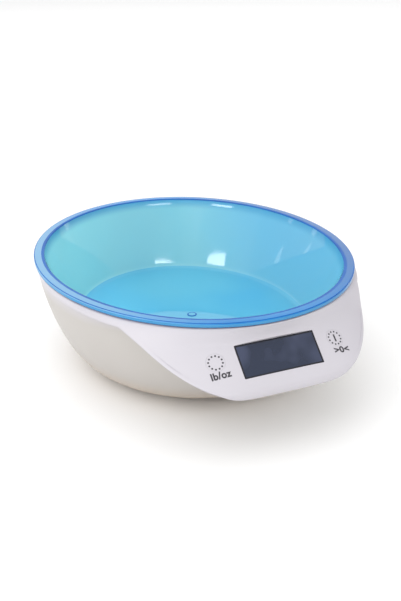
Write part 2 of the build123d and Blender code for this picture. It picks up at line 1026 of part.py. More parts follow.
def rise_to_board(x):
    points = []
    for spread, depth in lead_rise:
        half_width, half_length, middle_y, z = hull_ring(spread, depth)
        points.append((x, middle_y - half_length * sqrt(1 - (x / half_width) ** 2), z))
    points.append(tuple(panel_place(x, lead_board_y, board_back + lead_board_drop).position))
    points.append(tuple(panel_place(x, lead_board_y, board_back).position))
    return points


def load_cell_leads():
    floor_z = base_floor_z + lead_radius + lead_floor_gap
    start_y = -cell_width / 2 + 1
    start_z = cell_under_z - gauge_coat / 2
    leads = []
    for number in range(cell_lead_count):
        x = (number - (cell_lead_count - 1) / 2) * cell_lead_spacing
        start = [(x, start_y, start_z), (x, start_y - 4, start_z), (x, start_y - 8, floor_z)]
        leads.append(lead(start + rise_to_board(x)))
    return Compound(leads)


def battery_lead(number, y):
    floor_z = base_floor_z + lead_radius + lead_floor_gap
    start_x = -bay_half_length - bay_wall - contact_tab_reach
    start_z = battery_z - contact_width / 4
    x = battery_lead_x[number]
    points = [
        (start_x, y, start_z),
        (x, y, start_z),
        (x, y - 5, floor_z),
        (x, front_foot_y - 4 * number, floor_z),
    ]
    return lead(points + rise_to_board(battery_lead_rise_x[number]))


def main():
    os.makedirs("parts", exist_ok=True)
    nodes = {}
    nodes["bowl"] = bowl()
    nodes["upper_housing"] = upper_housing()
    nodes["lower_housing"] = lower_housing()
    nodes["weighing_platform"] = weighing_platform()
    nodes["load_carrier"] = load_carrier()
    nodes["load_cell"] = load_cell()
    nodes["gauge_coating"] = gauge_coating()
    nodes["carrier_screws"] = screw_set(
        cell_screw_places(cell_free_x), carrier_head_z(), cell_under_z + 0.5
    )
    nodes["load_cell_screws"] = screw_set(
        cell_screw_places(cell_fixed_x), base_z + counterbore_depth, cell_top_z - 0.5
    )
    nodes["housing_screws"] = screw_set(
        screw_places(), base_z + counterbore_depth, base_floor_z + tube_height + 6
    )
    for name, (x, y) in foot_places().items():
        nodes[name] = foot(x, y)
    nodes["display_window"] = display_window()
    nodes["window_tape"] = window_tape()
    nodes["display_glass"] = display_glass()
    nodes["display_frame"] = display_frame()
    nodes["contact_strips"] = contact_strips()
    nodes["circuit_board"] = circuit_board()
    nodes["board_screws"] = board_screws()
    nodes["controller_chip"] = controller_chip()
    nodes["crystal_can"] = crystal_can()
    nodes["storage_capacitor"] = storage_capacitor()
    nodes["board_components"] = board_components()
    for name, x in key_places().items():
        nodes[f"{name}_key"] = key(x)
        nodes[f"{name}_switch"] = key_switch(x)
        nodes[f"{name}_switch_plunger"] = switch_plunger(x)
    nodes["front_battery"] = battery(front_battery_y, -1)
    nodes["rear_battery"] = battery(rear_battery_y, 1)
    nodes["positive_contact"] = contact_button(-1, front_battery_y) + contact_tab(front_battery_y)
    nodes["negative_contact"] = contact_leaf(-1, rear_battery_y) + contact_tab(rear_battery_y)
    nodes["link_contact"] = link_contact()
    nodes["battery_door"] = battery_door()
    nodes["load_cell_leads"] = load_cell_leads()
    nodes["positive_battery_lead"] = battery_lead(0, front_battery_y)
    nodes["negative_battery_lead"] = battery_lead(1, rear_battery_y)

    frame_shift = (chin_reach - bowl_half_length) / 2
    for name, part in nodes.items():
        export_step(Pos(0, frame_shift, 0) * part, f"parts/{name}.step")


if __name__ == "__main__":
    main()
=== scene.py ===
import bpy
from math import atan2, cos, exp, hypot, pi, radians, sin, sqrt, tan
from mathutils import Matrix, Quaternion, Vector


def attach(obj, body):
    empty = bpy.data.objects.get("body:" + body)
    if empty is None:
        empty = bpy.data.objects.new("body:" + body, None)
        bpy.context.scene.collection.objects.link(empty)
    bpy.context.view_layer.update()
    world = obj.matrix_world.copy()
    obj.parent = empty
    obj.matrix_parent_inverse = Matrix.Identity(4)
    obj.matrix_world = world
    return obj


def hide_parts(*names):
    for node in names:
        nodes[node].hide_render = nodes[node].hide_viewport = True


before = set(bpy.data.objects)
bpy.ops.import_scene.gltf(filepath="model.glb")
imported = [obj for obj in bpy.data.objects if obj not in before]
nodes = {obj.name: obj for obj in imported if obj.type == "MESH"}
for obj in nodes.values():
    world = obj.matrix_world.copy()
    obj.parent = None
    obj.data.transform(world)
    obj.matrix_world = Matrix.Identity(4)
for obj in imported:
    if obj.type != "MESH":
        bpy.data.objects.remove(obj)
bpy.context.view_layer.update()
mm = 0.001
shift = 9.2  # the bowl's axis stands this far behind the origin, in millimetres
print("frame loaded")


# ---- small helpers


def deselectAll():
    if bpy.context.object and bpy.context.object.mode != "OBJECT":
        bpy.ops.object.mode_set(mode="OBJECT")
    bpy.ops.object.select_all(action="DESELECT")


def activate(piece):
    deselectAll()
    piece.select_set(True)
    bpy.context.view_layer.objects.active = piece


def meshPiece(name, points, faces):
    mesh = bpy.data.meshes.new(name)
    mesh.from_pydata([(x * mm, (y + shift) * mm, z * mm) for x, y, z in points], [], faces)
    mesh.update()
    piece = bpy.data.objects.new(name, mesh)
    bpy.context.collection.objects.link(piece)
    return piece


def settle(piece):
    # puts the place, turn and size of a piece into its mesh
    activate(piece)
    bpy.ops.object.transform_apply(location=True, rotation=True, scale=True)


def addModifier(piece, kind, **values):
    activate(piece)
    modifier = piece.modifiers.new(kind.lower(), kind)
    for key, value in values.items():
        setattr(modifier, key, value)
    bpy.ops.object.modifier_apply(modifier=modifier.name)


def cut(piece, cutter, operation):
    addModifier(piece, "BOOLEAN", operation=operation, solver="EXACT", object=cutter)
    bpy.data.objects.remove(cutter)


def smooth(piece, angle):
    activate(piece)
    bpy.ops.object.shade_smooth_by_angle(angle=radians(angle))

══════

What is wanted is an exact copy of the lines from the line containing "frame_shift = (chin_reach" to the line containing "bpy.context.scene.collection.objects.link(empty)", both lines included, and of no other line.

    frame_shift = (chin_reach - bowl_half_length) / 2
    for name, part in nodes.items():
        export_step(Pos(0, frame_shift, 0) * part, f"parts/{name}.step")


if __name__ == "__main__":
    main()
=== scene.py ===
import bpy
from math import atan2, cos, exp, hypot, pi, radians, sin, sqrt, tan
from mathutils import Matrix, Quaternion, Vector


def attach(obj, body):
    empty = bpy.data.objects.get("body:" + body)
    if empty is None:
        empty = bpy.data.objects.new("body:" + body, None)
        bpy.context.scene.collection.objects.link(empty)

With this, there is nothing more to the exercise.